Biomimetics is the design of engineering solutions guided by biological solutions to similar problems. Support materials in biological systems must be tough, flexible, and light. Engineers define a tough material as one that can absorb energy without fracturing. Flexibility is the ability to deform elastically but able to return to the original shape. Size of in both biological and designed system is often determined by many factors. Density of a material becomes important when size cannot be adjusted but lightness is needed. An analysis of several biological materials in terms of these parameters (Wegst and Ashby, Philosophical Magazine, 84, 2004) shows that selection has conserved a bounding value in the product of these parameters; the square root of all of the ratios of toughness and elasticity lie above the dashed line. Patterns like this lead to new science but, in applications to biomimetics, they can also lead to improved technologies.

Figure 29.39

Biopolymers like collagen have higher toughness and higher elasticity. Biominerals like enamel have lower toughness but provide rigidity. Some organisms support soft tissue by combining biopolymers and biomaterials. Some rely more on biopolymers. Note that this is a logarithm scale not a linear scale. So that the difference in toughness of keratin and bone is roughly 100 and the difference in rigidity of these to materials is nearly that large.

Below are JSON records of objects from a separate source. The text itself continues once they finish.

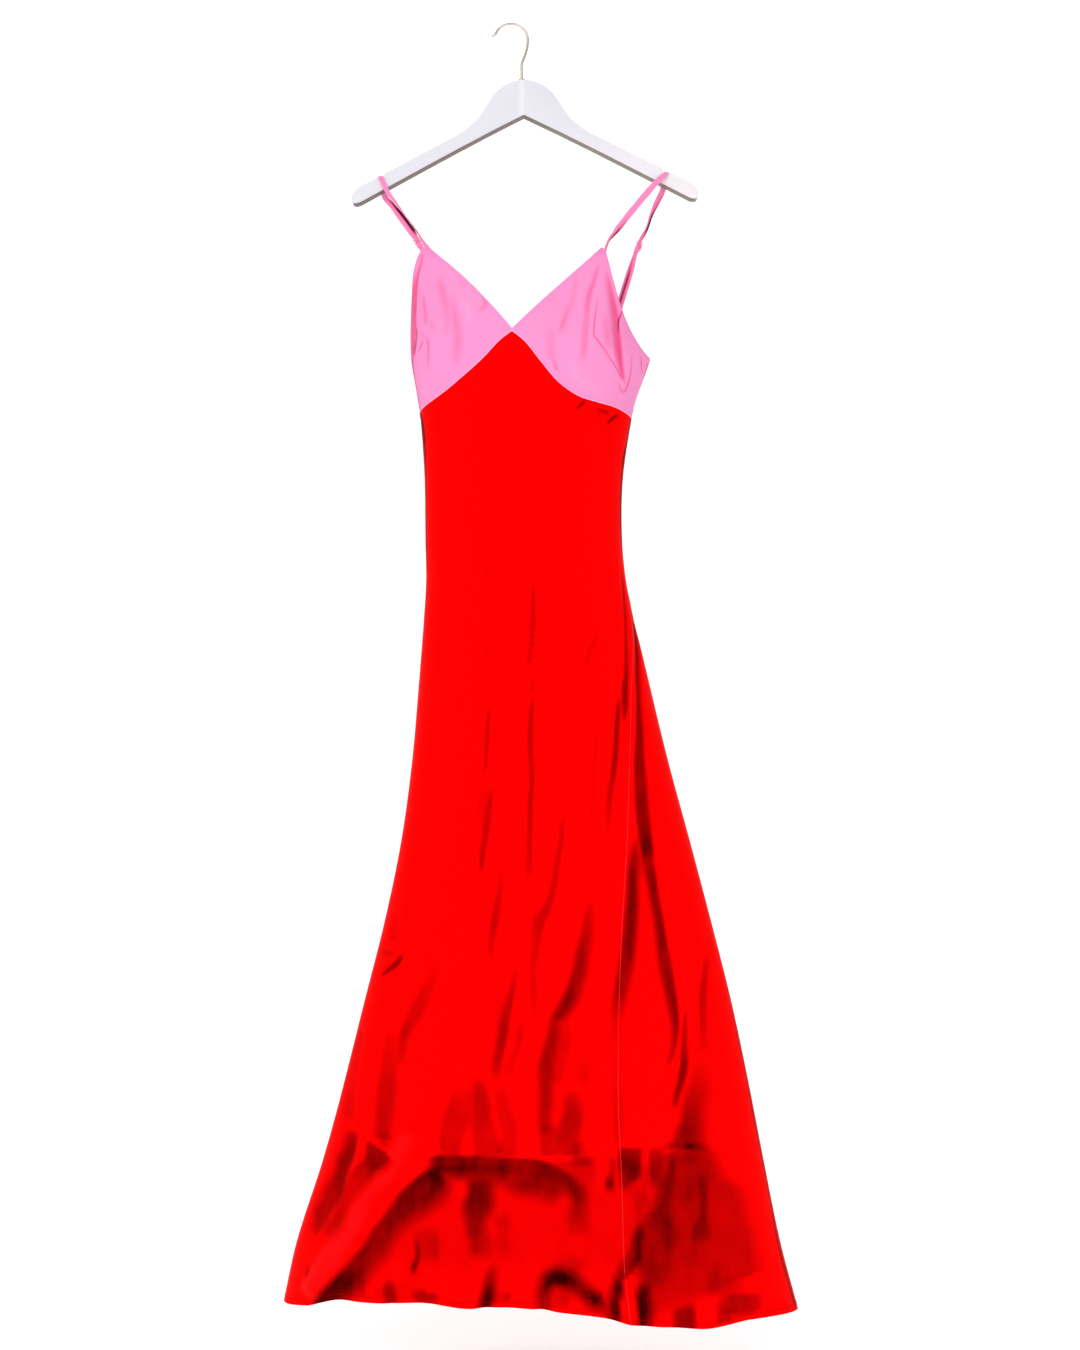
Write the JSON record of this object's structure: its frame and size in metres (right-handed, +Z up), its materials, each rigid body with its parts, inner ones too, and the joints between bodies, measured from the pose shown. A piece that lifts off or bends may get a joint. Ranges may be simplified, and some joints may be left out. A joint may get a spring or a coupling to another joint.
{
  "type": "slip dress on clothes hanger",
  "caption": "Long bias-cut slip dress with satin cups, thin adjustable straps and a flared skirt, hanging by its straps from a wooden hanger.",
  "frame": {"origin": "inner top of the hanger's hook, where a rail holds it", "axes": "+Z up, +X to the right as seen from the front, the dress's front faces -Y"},
  "size_m": [0.6601, 0.1761, 1.6517],
  "materials": {
    "pink_satin": "soft satin",
    "red_satin": "fluid satin",
    "red_lining": "fine plain weave",
    "strap_satin": "satin, pressed flat",
    "coated_trim": "nylon-coated, gloss",
    "painted_wood": "white satin paint",
    "hook_wire": "plated wire"
  },
  "bodies": {
    "root": {"cup_right": "pink_satin", "cup_left": "pink_satin", "back_bodice": "pink_satin", "skirt_front": "red_satin", "skirt_back": "red_satin", "lining_front": "red_lining", "lining_back": "red_lining", "strap_right": "strap_satin", "strap_left": "strap_satin", "tab_right": "strap_satin", "tab_left": "strap_satin", "ring_right": "coated_trim", "ring_left": "coated_trim", "slider_right": "coated_trim", "slider_left": "coated_trim", "hanger_body": "painted_wood", "hanger_hook": "hook_wire", "hook_collar": "hook_wire"}
  },
  "joints": []
}
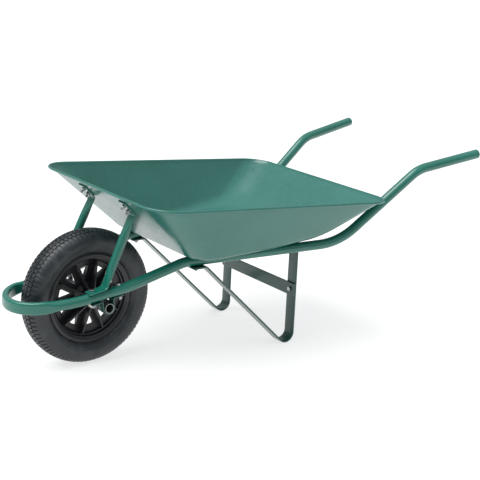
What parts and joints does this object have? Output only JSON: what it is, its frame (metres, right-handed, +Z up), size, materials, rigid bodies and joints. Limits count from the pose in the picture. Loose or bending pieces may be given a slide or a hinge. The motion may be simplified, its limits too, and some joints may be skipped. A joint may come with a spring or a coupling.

1. Use this graph to pose questions about the fitness of various biological solutions to the problem of capturing, storing, and using free energy. (Remember that engineers define “toughness” as the ability to absorb energy without fracturing.)
2. Refine this representation by identifying an important property of a biomaterial that is missing and explain its importance in terms of free energy acquisition and use.
3. Explain how this data indicates that the properties of biopolymers will lead to a better biomimetic design of the humanoid robot than is imagined in C3PO of Star Wars fame.

An investigation of the evolution of muscle was made by Steinmetz et al (Nature, 487, 2012), and a sample of data is presented in the following diagram. Below the accepted phylogeny of major groups are rows with families of genes that code for different muscle proteins, including actin and myosin. Shared genes are shown where the cell is darkened. Samples of genes associated with striated and smooth muscle and the Z-disc that terminates the actin-myosin pair are clustered. These are shown in the diagram below, where groups in which muscle cells occur lie within the box whose edges are dashed lines.

Figure 29.40

1. Analyze these data in terms of evidence of common ancestry and evidence of the convergent evolution of the muscle cell.
   
    
   Molecular phylogenetics has provided many insights into the evolution of genes. Because this work is framed by the central organizing principle of evolution it is possible to forget that there are people living today who need evidence that speciation and extinction have occurred throughout Earth’s history.
2. Describe in broad outline a plan using molecular databases for either protein or DNA sequences that you could help those who are in need of evidence construct it.